The study, published in the Journal of Gender Studies and headed by independent researcher Kevin McGrath, found that while male teachers make up only 17.3 percent of the public primary school workforce in NSW, they received almost a quarter of all available promotions.

“There’s historically been more men in leadership roles and this has been taken as this glass escalator effect,” McGrath said. “But that’s falling far more rapidly than the representation of men in classroom teaching positions.”

In high schools, male teachers currently make up almost 40 percent of the workforce and received more than 43 percent of promotions. Differences in these promotion rates has shrunk over the last few years however. The proportion of schools with a female principal has increased since the 2000s, from one-third in 1998 to two-thirds.

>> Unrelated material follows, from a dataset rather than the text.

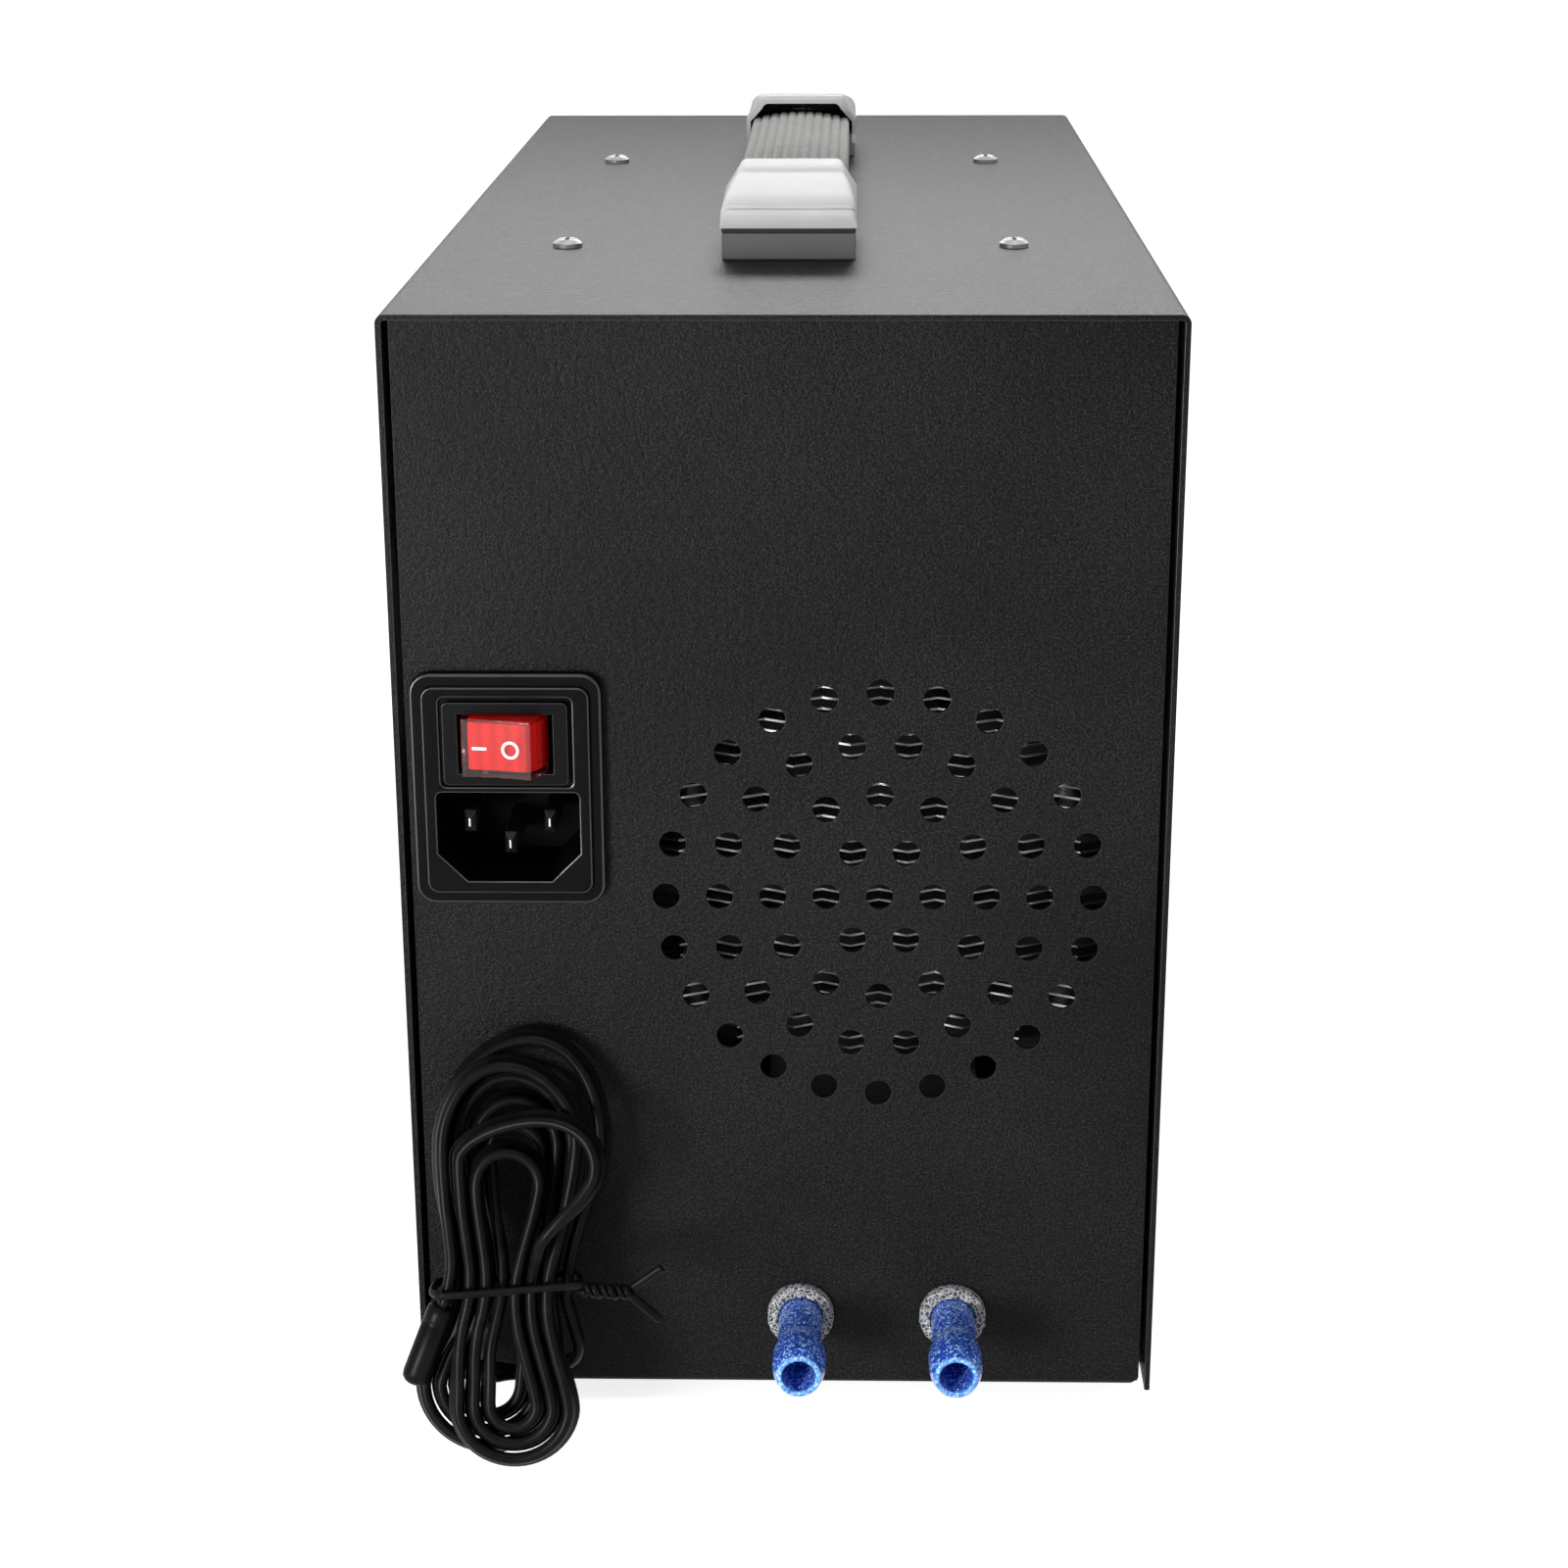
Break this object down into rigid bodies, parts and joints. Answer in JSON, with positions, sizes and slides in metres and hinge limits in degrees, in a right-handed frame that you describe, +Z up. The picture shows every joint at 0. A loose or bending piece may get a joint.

McGrath told Sydney Morning Herald’s education reporter Jordan Baker that the historical tendency to promote men may be due to the notion that their decision to work with younger students would be less likely to be “perceived negatively” if they were in positions of leadership. 

Positive discrimination might also be at play, since there are less male teachers, and they are therefore noticed more, and promotions are seen as a strategy to keep them within the teaching profession. 

“Where male representation is particularly low, male school staff might be advantaged in gaining promotion because they … are perceived to bring something unique to the workplace,” McGrath explained. “…Or, they are perceived to have the stereotypically masculine characteristics required for managerial work.”

McGrath is an associate member of the Centre for Children’s Learning in a Social World at Macquarie University, and has spent a number of years working as a primary school teacher in Sydney. In 2016, he completed a PhD, and his research focuses on gender and education, disruptive student behaviour, and the student-teacher relationship.

He noted that despite the advantageous promotion rates for male teachers, the number of male principals has “been falling far more rapidly than [male] classroom teachers.” 

The NSW Department of Education’s Diversity and Inclusion Strategy is currently working to increase the representation of women in senior roles to over two thirds within the next five years. It has also announced plans to increase the number of men in the primary teaching profession, but has not made that an explicit target. 

A spokesman told SMH the NSW Department of Education is “…on track to meet its ‘Women in Leadership’ target, with 55 per cent of senior leadership roles across the organisation currently held by females.”